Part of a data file
■ ■ ■ ■

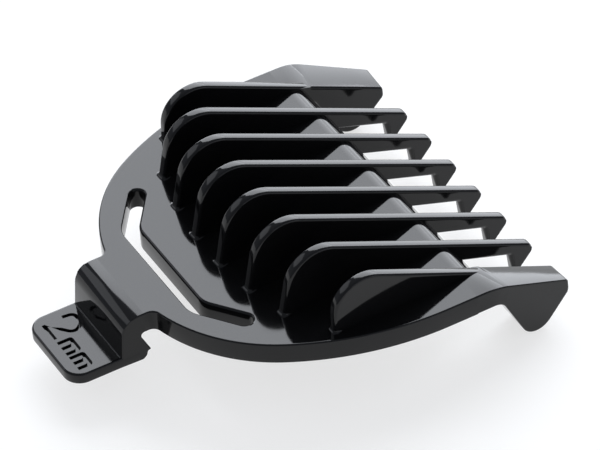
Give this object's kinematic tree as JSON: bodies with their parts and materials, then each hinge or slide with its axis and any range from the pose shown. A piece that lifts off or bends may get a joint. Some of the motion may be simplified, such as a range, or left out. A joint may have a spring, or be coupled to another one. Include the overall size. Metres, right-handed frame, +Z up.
{
  "type": "clipper guide comb",
  "caption": "Clip-on guide comb of a hair clipper: flat plate with a row of tapering guide fins, blade hooks on both side rails and a springy front strap with a snap latch and thumb tab.",
  "frame": {"origin": "under the middle of the comb's outline, level with the bottoms of its blade hooks", "axes": "+X across the comb, +Y from the thumb tab to the fin tips, +Z up from the plate to the fin crowns"},
  "size_m": [0.0392, 0.046, 0.0151],
  "materials": {
    "comb_plastic": "moulded gloss, lightly worn"
  },
  "bodies": {
    "comb": {"base_plate": "comb_plastic", "blade_stop_bar": "comb_plastic", "guide_fin_1": "comb_plastic", "guide_fin_2": "comb_plastic", "guide_fin_3": "comb_plastic", "guide_fin_4": "comb_plastic", "guide_fin_5": "comb_plastic", "guide_fin_6": "comb_plastic", "guide_fin_7": "comb_plastic", "guide_fin_8": "comb_plastic", "side_rail_left": "comb_plastic", "side_rail_right": "comb_plastic", "rail_hook_left": "comb_plastic", "rail_hook_right": "comb_plastic"},
    "latch": {"strap_arm_left": "comb_plastic", "strap_arm_right": "comb_plastic", "latch_bridge": "comb_plastic", "latch_riser": "comb_plastic", "latch_catch": "comb_plastic", "thumb_tab": "comb_plastic"}
  },
  "joints": [
    {"name": "latch_flex", "type": "hinge", "parent": "comb", "child": "latch", "pos_m": [0, -0.0075, 0.00712], "axis": [-1, 0, 0], "range_deg": [0, 10], "stiffness_Nm_per_rad": 0.8, "deforming": ["strap_arm_left", "strap_arm_right"]}
  ]
}
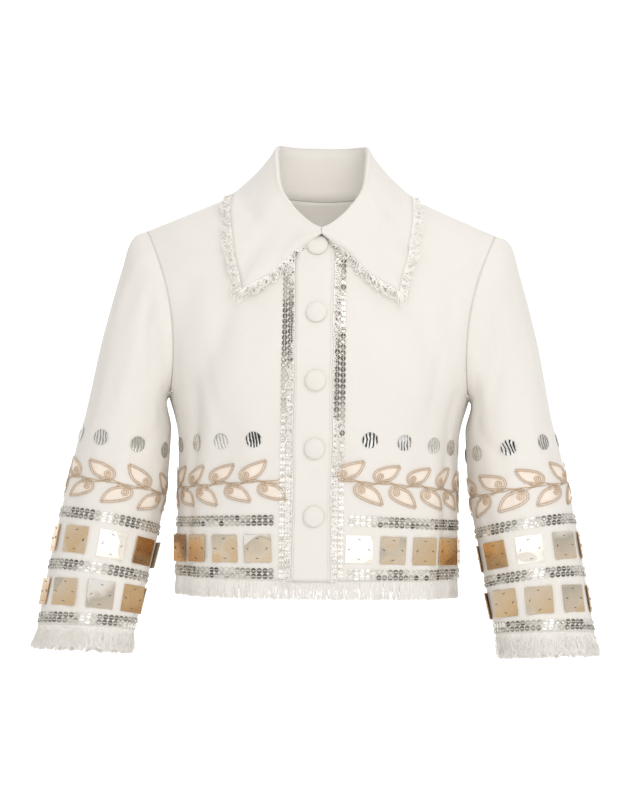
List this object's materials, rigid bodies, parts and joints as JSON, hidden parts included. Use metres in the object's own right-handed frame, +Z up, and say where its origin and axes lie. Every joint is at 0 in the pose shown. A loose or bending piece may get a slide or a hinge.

■ ■ ■ ■

Write the whole listing out again. Keep every line exactly as it is.

- **Answer to the task**:
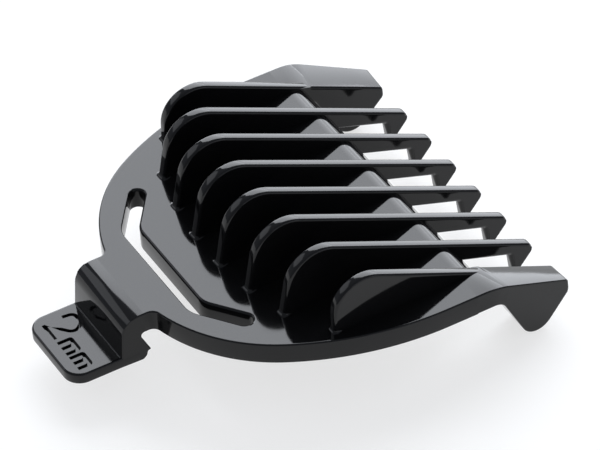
Give this object's kinematic tree as JSON: bodies with their parts and materials, then each hinge or slide with its axis and any range from the pose shown. A piece that lifts off or bends may get a joint. Some of the motion may be simplified, such as a range, or left out. A joint may have a spring, or be coupled to another one. Include the overall size. Metres, right-handed frame, +Z up.
{
  "type": "clipper guide comb",
  "caption": "Clip-on guide comb of a hair clipper: flat plate with a row of tapering guide fins, blade hooks on both side rails and a springy front strap with a snap latch and thumb tab.",
  "frame": {"origin": "under the middle of the comb's outline, level with the bottoms of its blade hooks", "axes": "+X across the comb, +Y from the thumb tab to the fin tips, +Z up from the plate to the fin crowns"},
  "size_m": [0.0392, 0.046, 0.0151],
  "materials": {
    "comb_plastic": "moulded gloss, lightly worn"
  },
  "bodies": {
    "comb": {"base_plate": "comb_plastic", "blade_stop_bar": "comb_plastic", "guide_fin_1": "comb_plastic", "guide_fin_2": "comb_plastic", "guide_fin_3": "comb_plastic", "guide_fin_4": "comb_plastic", "guide_fin_5": "comb_plastic", "guide_fin_6": "comb_plastic", "guide_fin_7": "comb_plastic", "guide_fin_8": "comb_plastic", "side_rail_left": "comb_plastic", "side_rail_right": "comb_plastic", "rail_hook_left": "comb_plastic", "rail_hook_right": "comb_plastic"},
    "latch": {"strap_arm_left": "comb_plastic", "strap_arm_right": "comb_plastic", "latch_bridge": "comb_plastic", "latch_riser": "comb_plastic", "latch_catch": "comb_plastic", "thumb_tab": "comb_plastic"}
  },
  "joints": [
    {"name": "latch_flex", "type": "hinge", "parent": "comb", "child": "latch", "pos_m": [0, -0.0075, 0.00712], "axis": [-1, 0, 0], "range_deg": [0, 10], "stiffness_Nm_per_rad": 0.8, "deforming": ["strap_arm_left", "strap_arm_right"]}
  ]
}
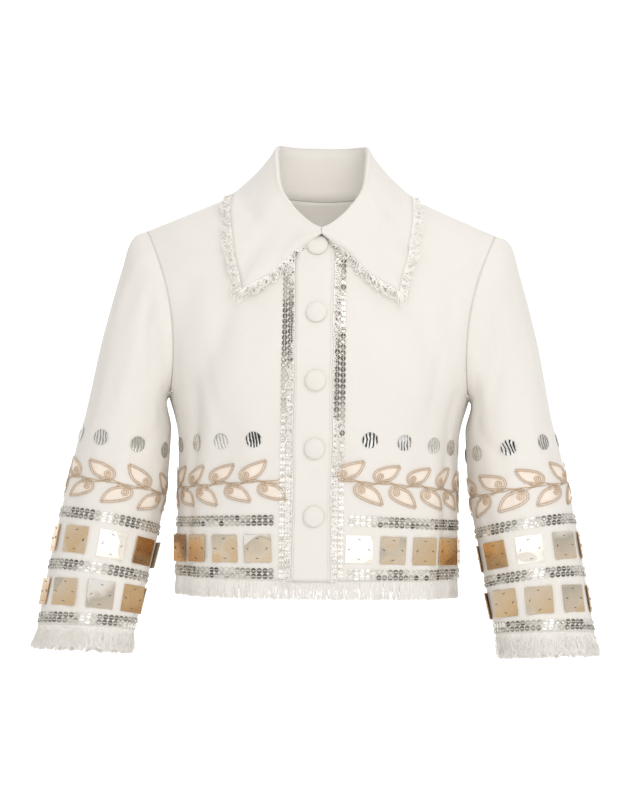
List this object's materials, rigid bodies, parts and joints as JSON, hidden parts included. Use metres in the object's own right-handed frame, +Z up, and say where its origin and axes lie. Every joint is at 0 in the pose shown. A loose or bending piece may get a slide or a hinge.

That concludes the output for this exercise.